▸ **Given instruction**
Using the material below, copy every line where "pose" appears.

****************

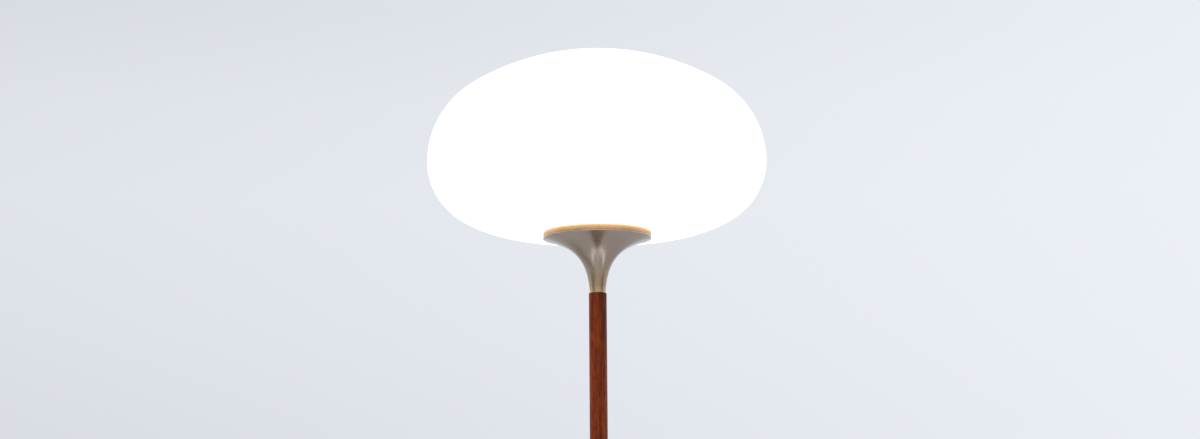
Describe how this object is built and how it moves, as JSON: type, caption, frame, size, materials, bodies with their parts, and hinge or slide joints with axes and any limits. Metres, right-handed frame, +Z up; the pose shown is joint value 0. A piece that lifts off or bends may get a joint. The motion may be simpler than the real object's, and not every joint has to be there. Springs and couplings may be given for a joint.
{
  "type": "mushroom floor lamp",
  "caption": "Floor lamp with a wide opal glass mushroom shade on a flared metal cup, a slim wooden stem and a weighted trumpet foot.",
  "frame": {"origin": "on the floor, centre of the foot's underside", "axes": "+Z up along the stem, -Y towards the front; the turn knob and the cord inlet face +Y"},
  "size_m": [0.396, 0.396, 1.3711],
  "materials": {
    "opal_glass": "opal white blown glass, satin",
    "brushed_nickel": "spun and brushed nickel plate, lacquered",
    "satin_brass": "satin brass",
    "socket_brass": "bright pressed brass",
    "oiled_wood": "turned hardwood, oiled red brown",
    "zinc_steel": "zinc plated steel",
    "cast_iron": "black painted casting",
    "felt": "dark green wool felt",
    "black_bushing": "moulded nylon",
    "gasket_rubber": "pale silicone rubber",
    "fibre": "vulcanised fibre",
    "phenolic": "moulded phenolic",
    "cap_metal": "rolled, nickel plated",
    "solder": "solder",
    "insulator_glass": "dark glass bead",
    "frosted_glass": "frosted bulb glass"
  },
  "bodies": {
    "stand": {"felt_pad": "felt", "base_plate": "zinc_steel", "plate_screws": "zinc_steel", "base_weight": "cast_iron", "base_trumpet": "brushed_nickel", "cord_bushing": "black_bushing", "foot_washer": "zinc_steel", "lock_washer": "zinc_steel", "foot_nut": "zinc_steel", "foot_spacer": "zinc_steel", "centre_pipe": "zinc_steel", "wood_stem": "oiled_wood", "top_trumpet": "brushed_nickel", "cup_bush": "socket_brass", "cup_washer": "zinc_steel", "cup_locknut": "zinc_steel", "gallery_ring": "satin_brass", "ring_rivets": "satin_brass", "shade_gasket": "gasket_rubber", "socket_cap": "socket_brass", "hub_screw": "zinc_steel", "socket_shell": "socket_brass", "socket_liner": "fibre", "socket_body": "phenolic", "terminal_screws": "socket_brass", "screw_shell": "socket_brass", "centre_contact": "socket_brass", "switch_body": "phenolic", "switch_stub": "zinc_steel", "switch_nut": "brushed_nickel"},
    "shade": {"glass_shade": "opal_glass"},
    "bulb_carrier": {"bulb_contact": "solder"},
    "bulb": {"bulb_insulator": "insulator_glass", "bulb_cap": "cap_metal", "bulb_glass": "frosted_glass"},
    "switch": {"switch_shaft": "zinc_steel", "switch_knob": "satin_brass"}
  },
  "joints": [
    {"name": "shade_lift", "type": "slide", "parent": "stand", "child": "shade", "axis": [0, 0, 1], "range_m": [0, 0.17]},
    {"name": "bulb_rise", "type": "slide", "parent": "stand", "child": "bulb_carrier", "axis": [0, 0, 1], "range_m": [0, 0.0255]},
    {"name": "bulb_turn", "type": "hinge", "parent": "bulb_carrier", "child": "bulb", "pos_m": [0, 0, 1.17], "axis": [0, 0, 1], "range_deg": [0, 2520]},
    {"name": "switch_turn", "type": "hinge", "parent": "stand", "child": "switch", "pos_m": [0, 0.04, 1.14346], "axis": [0, 0.4495, -0.8933], "continuous": true}
  ],
  "couplings": [
    {"joint": "bulb_rise", "follows": "bulb_turn", "m_per_rad": 0.00057757}
  ]
}
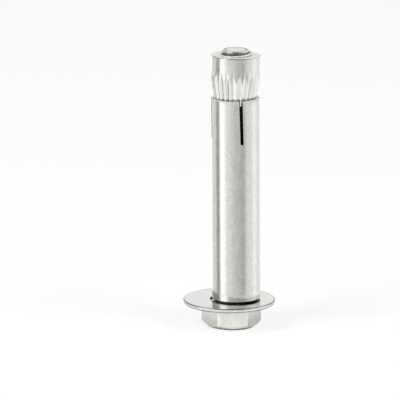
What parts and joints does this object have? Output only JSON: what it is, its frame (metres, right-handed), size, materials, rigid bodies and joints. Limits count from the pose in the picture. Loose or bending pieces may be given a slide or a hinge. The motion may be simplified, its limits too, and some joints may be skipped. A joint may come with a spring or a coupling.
{
  "type": "sleeve anchor",
  "caption": "Stainless steel sleeve anchor: hex head bolt with a flat washer, a slotted expansion sleeve and a serrated cone nut on its thread, standing on its head",
  "frame": {"origin": "centre of the bolt head's end face, on which the anchor stands", "axes": "+Z runs along the bolt from the head to the tip, -Y faces the picture's viewer, +X is the picture's right"},
  "size_m": [0.0226, 0.0226, 0.0691],
  "materials": {
    "bolt_steel": "satin, cold forged and rolled",
    "washer_steel": "satin, stamped",
    "sleeve_steel": "bright, drawn tube",
    "nut_steel": "bright, turned and knurled"
  },
  "bodies": {
    "bolt": {"hex_bolt": "bolt_steel"},
    "washer": {"flat_washer": "washer_steel"},
    "sleeve": {"expansion_sleeve": "sleeve_steel"},
    "nut": {"cone_nut": "nut_steel"}
  },
  "joints": [
    {"name": "washer_spin", "type": "hinge", "parent": "bolt", "child": "washer", "pos_m": [0, 0, 0.0056], "axis": [0, 0, 1], "continuous": true},
    {"name": "sleeve_turn", "type": "hinge", "parent": "bolt", "child": "sleeve", "pos_m": [0, 0, 0.007], "axis": [0, 0, 1], "range_deg": [0, 3600]},
    {"name": "nut_travel", "type": "slide", "parent": "sleeve", "child": "nut", "axis": [0, 0, 1], "range_m": [0, 0.0125]}
  ],
  "couplings": [
    {"joint": "nut_travel", "follows": "sleeve_turn", "m_per_rad": 0.00019894}
  ]
}
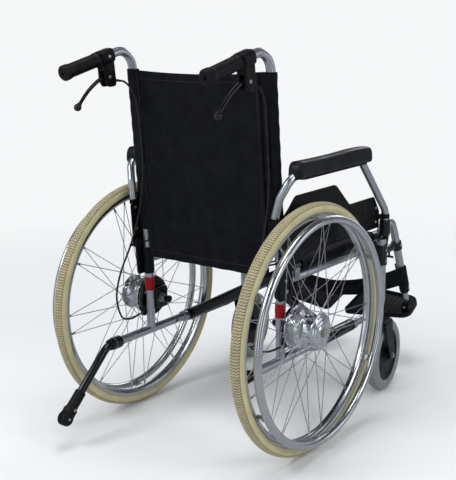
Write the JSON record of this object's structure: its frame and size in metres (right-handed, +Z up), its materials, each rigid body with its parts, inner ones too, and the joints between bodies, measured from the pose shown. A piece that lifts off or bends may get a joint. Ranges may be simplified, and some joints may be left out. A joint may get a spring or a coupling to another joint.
{
  "type": "folding wheelchair",
  "caption": "Folding manual wheelchair with push-rim wheels, drum brakes worked from the push handles, flip-back armrests and swing-away footrests.",
  "frame": {"origin": "on the ground under the middle of the chair's length and width, standing open", "axes": "the chair faces -Y, its left side is +X, +Z is up"},
  "size_m": [0.6446, 1.0797, 0.9624],
  "materials": {
    "silver_tube": "satin metallic paint",
    "rim_metal": "polished and anodised",
    "hub_metal": "bright, machined",
    "steel": "zinc plated",
    "red_ring": "gloss",
    "black_plastic": "moulded, matte",
    "black_metal": "black powder coat",
    "cable_sheath": "gloss",
    "grip_rubber": "matte",
    "arm_pad": "soft skin, satin",
    "tan_tyre": "matte",
    "grey_tyre": "matte",
    "black_cloth": "woven, matte"
  },
  "bodies": {
    "right_frame": {"side_frame_R": "silver_tube", "post_ring_R": "red_ring", "rear_bracket_R": "black_plastic", "front_bracket_R": "black_plastic", "brake_plate_R": "black_metal", "axle_R": "steel", "back_tube_R": "silver_tube", "grip_R": "grip_rubber", "brake_housing_R": "black_metal", "brake_cable_R": "cable_sheath", "rail_end_cap": "black_plastic", "seat_sling": "black_cloth", "back_upholstery": "black_cloth", "calf_strap": "black_cloth"},
    "cross_arm_a": {"cross_arm_a": "black_metal"},
    "cross_arm_b": {"cross_arm_b": "black_metal"},
    "left_frame": {"side_frame_L": "silver_tube", "post_ring_L": "red_ring", "rear_bracket_L": "black_plastic", "front_bracket_L": "black_plastic", "brake_plate_L": "black_metal", "axle_L": "steel", "back_tube_L": "silver_tube", "grip_L": "grip_rubber", "brake_housing_L": "black_metal", "brake_cable_L": "cable_sheath"},
    "anti_tipper": {"anti_tipper_tube": "black_metal", "anti_tipper_foot": "grip_rubber"},
    "rear_wheel_R": {"tyre_R": "tan_tyre", "rim_R": "rim_metal", "hub_R": "hub_metal", "push_rim_R": "rim_metal"},
    "brake_lever_R": {"brake_lever_R": "black_metal"},
    "armrest_R": {"arm_tube_R": "silver_tube", "arm_pad_R": "arm_pad", "skirt_guard_R": "black_plastic"},
    "caster_fork_R": {"caster_fork_R": "black_metal"},
    "caster_wheel_R": {"caster_rim_R": "black_plastic", "caster_tyre_R": "grey_tyre"},
    "footrest_R": {"hanger_tube_R": "silver_tube", "hanger_latch_R": "black_plastic", "foot_sleeve_R": "black_plastic", "foot_tube_R": "silver_tube"},
    "footplate_R": {"footplate_R": "black_plastic"},
    "rear_wheel_L": {"tyre_L": "tan_tyre", "rim_L": "rim_metal", "hub_L": "hub_metal", "push_rim_L": "rim_metal"},
    "brake_lever_L": {"brake_lever_L": "black_metal"},
    "armrest_L": {"arm_tube_L": "silver_tube", "arm_pad_L": "arm_pad", "skirt_guard_L": "black_plastic"},
    "caster_fork_L": {"caster_fork_L": "black_metal"},
    "caster_wheel_L": {"caster_rim_L": "black_plastic", "caster_tyre_L": "grey_tyre"},
    "footrest_L": {"hanger_tube_L": "silver_tube", "hanger_latch_L": "black_plastic", "foot_sleeve_L": "black_plastic", "foot_tube_L": "silver_tube"},
    "footplate_L": {"footplate_L": "black_plastic"}
  },
  "joints": [
    {"name": "frame_fold", "type": "hinge", "parent": "right_frame", "child": "cross_arm_a", "pos_m": [-0.208, -0.03465, 0.224], "axis": [0, -1, 0], "range_deg": [0, 45], "deforming": ["seat_sling", "back_upholstery", "calf_strap"]},
    {"name": "cross_pivot", "type": "hinge", "parent": "cross_arm_a", "child": "cross_arm_b", "pos_m": [0, -0.03465, 0.335], "axis": [0, -1, 0], "range_deg": [-90, 0]},
    {"name": "left_rail_pivot", "type": "hinge", "parent": "cross_arm_b", "child": "left_frame", "pos_m": [0.208, -0.03465, 0.224], "axis": [0, -1, 0], "range_deg": [0, 45]},
    {"name": "anti_tipper_turn", "type": "hinge", "parent": "left_frame", "child": "anti_tipper", "pos_m": [0.208, 0.32385, 0.224], "axis": [0, 1, 0], "range_deg": [0, 180]},
    {"name": "wheel_spin_R", "type": "hinge", "parent": "right_frame", "child": "rear_wheel_R", "pos_m": [-0.273, 0.17035, 0.305], "axis": [1, 0, 0], "continuous": true},
    {"name": "brake_lever_pivot_R", "type": "hinge", "parent": "right_frame", "child": "brake_lever_R", "pos_m": [-0.208, 0.33035, 0.893], "axis": [1, 0, 0], "range_deg": [0, 22], "stiffness_Nm_per_rad": 1.2},
    {"name": "armrest_flip_R", "type": "hinge", "parent": "right_frame", "child": "armrest_R", "pos_m": [-0.228, 0.21535, 0.467], "axis": [-1, 0, 0], "range_deg": [0, 85]},
    {"name": "caster_swivel_R", "type": "hinge", "parent": "right_frame", "child": "caster_fork_R", "pos_m": [-0.231, -0.24665, 0.2115], "axis": [0, 0, 1], "continuous": true},
    {"name": "caster_spin_R", "type": "hinge", "parent": "caster_fork_R", "child": "caster_wheel_R", "pos_m": [-0.22643, -0.28135, 0.1], "axis": [-0.9914, -0.1305, 0], "continuous": true},
    {"name": "hanger_swing_R", "type": "hinge", "parent": "right_frame", "child": "footrest_R", "pos_m": [-0.208, -0.29765, 0.4455], "axis": [0, 0, -1], "range_deg": [0, 90], "deforming": ["calf_strap"]},
    {"name": "footplate_flip_R", "type": "hinge", "parent": "footrest_R", "child": "footplate_R", "pos_m": [-0.208, -0.45914, 0.1975], "axis": [0, -0.9563, 0.2924], "range_deg": [0, 90]},
    {"name": "wheel_spin_L", "type": "hinge", "parent": "left_frame", "child": "rear_wheel_L", "pos_m": [0.273, 0.17035, 0.305], "axis": [1, 0, 0], "continuous": true},
    {"name": "brake_lever_pivot_L", "type": "hinge", "parent": "left_frame", "child": "brake_lever_L", "pos_m": [0.208, 0.33035, 0.893], "axis": [1, 0, 0], "range_deg": [0, 22], "stiffness_Nm_per_rad": 1.2},
    {"name": "armrest_flip_L", "type": "hinge", "parent": "left_frame", "child": "armrest_L", "pos_m": [0.228, 0.21535, 0.467], "axis": [-1, 0, 0], "range_deg": [0, 85]},
    {"name": "caster_swivel_L", "type": "hinge", "parent": "left_frame", "child": "caster_fork_L", "pos_m": [0.231, -0.24665, 0.2115], "axis": [0, 0, 1], "continuous": true},
    {"name": "caster_spin_L", "type": "hinge", "parent": "caster_fork_L", "child": "caster_wheel_L", "pos_m": [0.23557, -0.28135, 0.1], "axis": [-0.9914, -0.1305, 0], "continuous": true},
    {"name": "hanger_swing_L", "type": "hinge", "parent": "left_frame", "child": "footrest_L", "pos_m": [0.208, -0.29765, 0.4455], "axis": [0, 0, 1], "range_deg": [0, 90], "deforming": ["calf_strap"]},
    {"name": "footplate_flip_L", "type": "hinge", "parent": "footrest_L", "child": "footplate_L", "pos_m": [0.208, -0.45914, 0.1975], "axis": [0, 0.9563, -0.2924], "range_deg": [0, 90]}
  ],
  "couplings": [
    {"joint": "cross_pivot", "follows": "frame_fold", "ratio": -2},
    {"joint": "left_rail_pivot", "follows": "frame_fold", "ratio": 1},
    {"joint": "footplate_flip_R", "follows": "frame_fold", "ratio": 2},
    {"joint": "footplate_flip_L", "follows": "frame_fold", "ratio": 2}
  ]
}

****************

▸ **Complete response**
Describe how this object is built and how it moves, as JSON: type, caption, frame, size, materials, bodies with their parts, and hinge or slide joints with axes and any limits. Metres, right-handed frame, +Z up; the pose shown is joint value 0. A piece that lifts off or bends may get a joint. The motion may be simpler than the real object's, and not every joint has to be there. Springs and couplings may be given for a joint.
What parts and joints does this object have? Output only JSON: what it is, its frame (metres, right-handed), size, materials, rigid bodies and joints. Limits count from the pose in the picture. Loose or bending pieces may be given a slide or a hinge. The motion may be simplified, its limits too, and some joints may be skipped. A joint may come with a spring or a coupling.
Write the JSON record of this object's structure: its frame and size in metres (right-handed, +Z up), its materials, each rigid body with its parts, inner ones too, and the joints between bodies, measured from the pose shown. A piece that lifts off or bends may get a joint. Ranges may be simplified, and some joints may be left out. A joint may get a spring or a coupling to another joint.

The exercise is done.